DCC to ponder rubbish funding

Funding options for a new kerbside rubbish and recycling scheme will be decided by the Dunedin City Council this week.

Different combinations of general rates, targeted rates, a fixed-user charge or a pay-as-you-throw option could be chosen.

Last year, councillors decided a four-bin set-up for kerbside collection was their preference — rubbish, recycling, glass and food scraps — and households may opt for a fifth bin for green waste.

The Dunedin City Council will consult on proposed changes to kerbside collection in March. PHOTO:...
The Dunedin City Council will consult on proposed changes to kerbside collection in March. PHOTO: PETER MCINTOSH

A three-bin system for rubbish, recycling and glass, and no separate service for food scraps or green waste — was chosen as an alternative option.

Both options will be consulted on with the public in March as part of the council’s 10-year plan.

Councillors will decide on a preferred funding source to be used for each kerbside bin this week.

Residents might pay for the collection through general rates, targeted rates, a fixed-user charge or a pay-as-you-throw option outlined in four options.

In the report, staff recommend the four-bin set-up be funded through targeted rates, with the fifth green waste bin funded through a fixed user charge.

This would ensure a simple system for council staff and residents and could ensure collection in an equitable manner across residents, it said.

A pay-as-you-throw option for rubbish or garden waste collection would allow residents to pay for the service when needed.

The method could incentivise reducing household waste.

However, the report said there was no large-scale technology for the pay-as-you-throw service, and would likely have to include a prepaid tag or system initially, which would be more expensive to operate.

If the favoured option was implemented, households could be expected to pay between $270 and $310 a year in a targeted rate and an optional garden waste service could add $140 to $180.

The council’s estimated initial capital spend would be an estimated $20.6million.

If residents preferred the three-bin system, that would drop to $9.9million.

After a funding decision is made at this week’s council meeting, public consultation on both collection options will begin on March 24.

The next contract for kerbside collection is due to start in July, 2022.

emma.perry@odt.co.nz

Comments

Waste collection and disposal in a safe environmentally friendly way should be considered as an essential core service of the council and therefore part of the general rates. The DCC need to make cuts to non-essential funding to avoid rate increases.

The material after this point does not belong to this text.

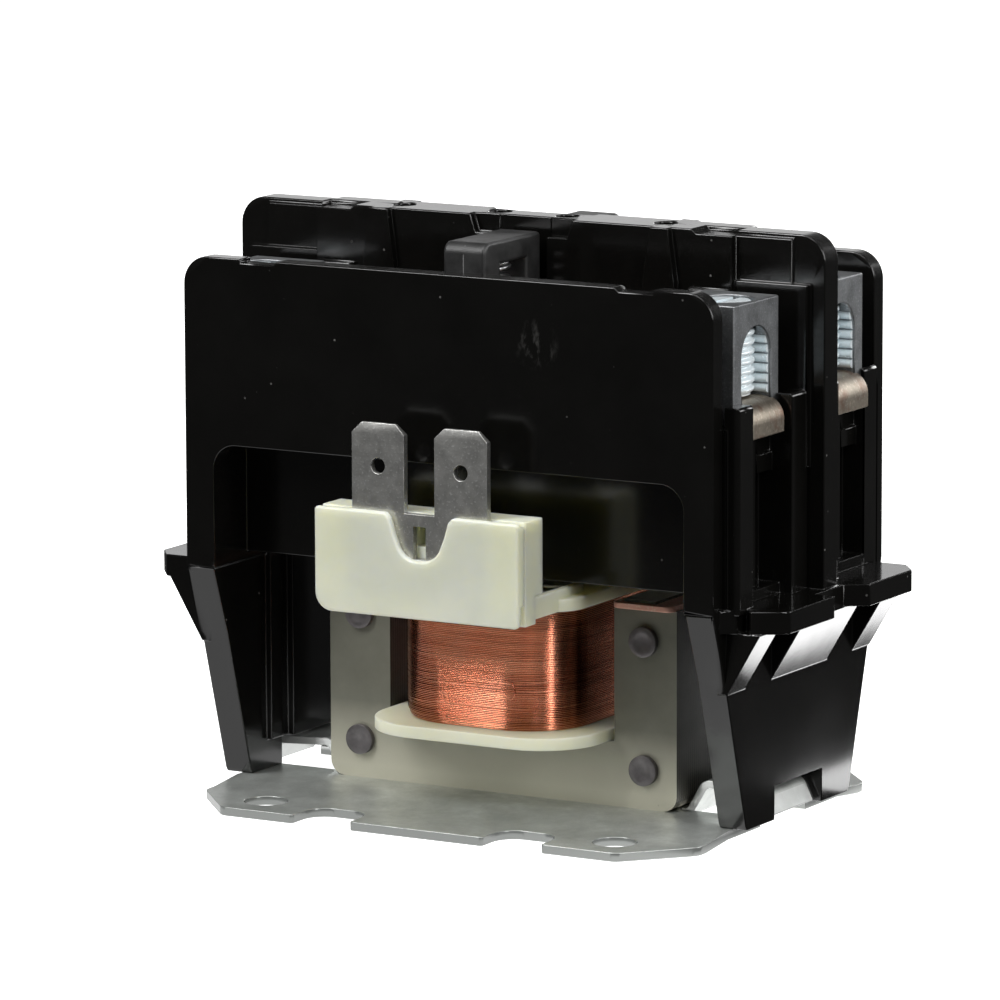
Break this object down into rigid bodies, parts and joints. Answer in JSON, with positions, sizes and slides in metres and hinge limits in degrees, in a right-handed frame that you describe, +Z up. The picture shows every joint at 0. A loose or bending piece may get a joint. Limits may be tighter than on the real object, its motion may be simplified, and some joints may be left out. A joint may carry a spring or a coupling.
{
  "type": "definite purpose contactor",
  "caption": "Open-frame contactor: black moulded housing with box lug terminals over an exposed copper coil and laminated magnet on a plated mounting plate.",
  "frame": {"origin": "centre of the footprint on the mounting surface", "axes": "+X along the long walls and the current path, +Y towards the rear pole, +Z up out of the panel"},
  "size_m": [0.0766, 0.0512, 0.0632],
  "materials": {
    "black_moulding": "glossy black moulded phenolic with fine dust and light edge wear",
    "zinc_plate": "zinc plated sheet, soft mottled sheen",
    "lamination_steel": "oiled silicon steel laminations, fine edge lines",
    "rivet_steel": "dark steel rivets",
    "copper": "bare copper",
    "natural_nylon": "natural translucent nylon",
    "enamelled_copper": "fine enamelled copper wire",
    "tinned_brass": "tinned brass, speckled grey",
    "strap_copper": "tinned copper strip",
    "silver_contact": "silver alloy contact",
    "lug_aluminium": "plated aluminium lug",
    "zinc_screw": "bright blue zinc thread",
    "spring_steel": "drawn spring steel"
  },
  "bodies": {
    "base": {"housing": "black_moulding", "mounting_plate": "zinc_plate", "magnet_core": "lamination_steel", "core_rivets": "rivet_steel", "shading_rings": "copper", "coil_bobbin": "natural_nylon", "coil_winding": "enamelled_copper", "coil_leads": "enamelled_copper", "terminal_cover_front": "natural_nylon", "terminal_cover_rear": "natural_nylon", "coil_terminal_front": "tinned_brass", "coil_terminal_rear": "tinned_brass", "fixed_contact_tips": "silver_contact", "return_springs": "spring_steel", "terminal_strap_front_right": "strap_copper", "terminal_strap_front_left": "strap_copper", "terminal_strap_rear_right": "strap_copper", "terminal_strap_rear_left": "strap_copper", "box_lug_front_right": "lug_aluminium", "box_lug_front_left": "lug_aluminium", "box_lug_rear_right": "lug_aluminium", "box_lug_rear_left": "lug_aluminium"},
    "carrier": {"contact_carrier": "black_moulding", "armature": "lamination_steel", "armature_rivets": "rivet_steel", "armature_pin": "rivet_steel", "contact_spring_front": "spring_steel", "contact_spring_rear": "spring_steel"},
    "bridge_front": {"contact_bridge_front": "strap_copper", "bridge_tips_front": "silver_contact"},
    "bridge_rear": {"contact_bridge_rear": "strap_copper", "bridge_tips_rear": "silver_contact"},
    "screw_front_right": {"clamp_screw_front_right": "zinc_screw"},
    "screw_front_left": {"clamp_screw_front_left": "zinc_screw"},
    "screw_rear_right": {"clamp_screw_rear_right": "zinc_screw"},
    "screw_rear_left": {"clamp_screw_rear_left": "zinc_screw"}
  },
  "joints": [
    {"name": "carrier_slide", "type": "slide", "parent": "base", "child": "carrier", "axis": [0, 0, 1], "range_m": [-0.0044, 0], "stiffness_N_per_m": 320, "springref_m": 0.004, "deforming": ["return_springs"]},
    {"name": "bridge_front_slide", "type": "slide", "parent": "carrier", "child": "bridge_front", "axis": [0, 0, 1], "range_m": [0, 0.0012], "deforming": ["contact_spring_front"]},
    {"name": "bridge_rear_slide", "type": "slide", "parent": "carrier", "child": "bridge_rear", "axis": [0, 0, 1], "range_m": [0, 0.0012], "deforming": ["contact_spring_rear"]},
    {"name": "screw_front_right_slide", "type": "slide", "parent": "base", "child": "screw_front_right", "axis": [0, 0, 1], "range_m": [0, 0.005]},
    {"name": "screw_front_left_slide", "type": "slide", "parent": "base", "child": "screw_front_left", "axis": [0, 0, 1], "range_m": [0, 0.005]},
    {"name": "screw_rear_right_slide", "type": "slide", "parent": "base", "child": "screw_rear_right", "axis": [0, 0, 1], "range_m": [0, 0.005]},
    {"name": "screw_rear_left_slide", "type": "slide", "parent": "base", "child": "screw_rear_left", "axis": [0, 0, 1], "range_m": [0, 0.005]}
  ],
  "couplings": [
    {"joint": "bridge_front_slide", "follows": "carrier_slide", "ratio": -0.27273},
    {"joint": "bridge_rear_slide", "follows": "carrier_slide", "ratio": -0.27273}
  ]
}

Pat, if it were "considered as an essential core service ... part of the general rates" the council wouldn't be able to collect extra charges on top of the exorbitant rates increases without looking even more incompetent at managing finances than they do already. Putting up the price of everything they do, is their way of disguising just how much they are grabbing out of our pockets.

We already have a pay-as-you-throw service with the bags. Just where do they think people are going to get the money from to pay for this on top of an existing rates rise? We're right in the middle of paying off that bloody stadium, and someone thinks it's a great idea to bail out the sports hall of fame. This council is a death of 1000 cuts for its ratepayers at the moment!

True. If I were a betting man I'd chalk up the odds as follows:
Chances of the changes costing less in future 50-1 against. More would come in at 2-1. Added to the proposed rate and power increases. I'm not normally a fan of privatising what were previously publicly held assets, but the mismanagement by the DCC has had me thinking that we couldn't be worse off if Aurora was sold off to a more professionally run outfit.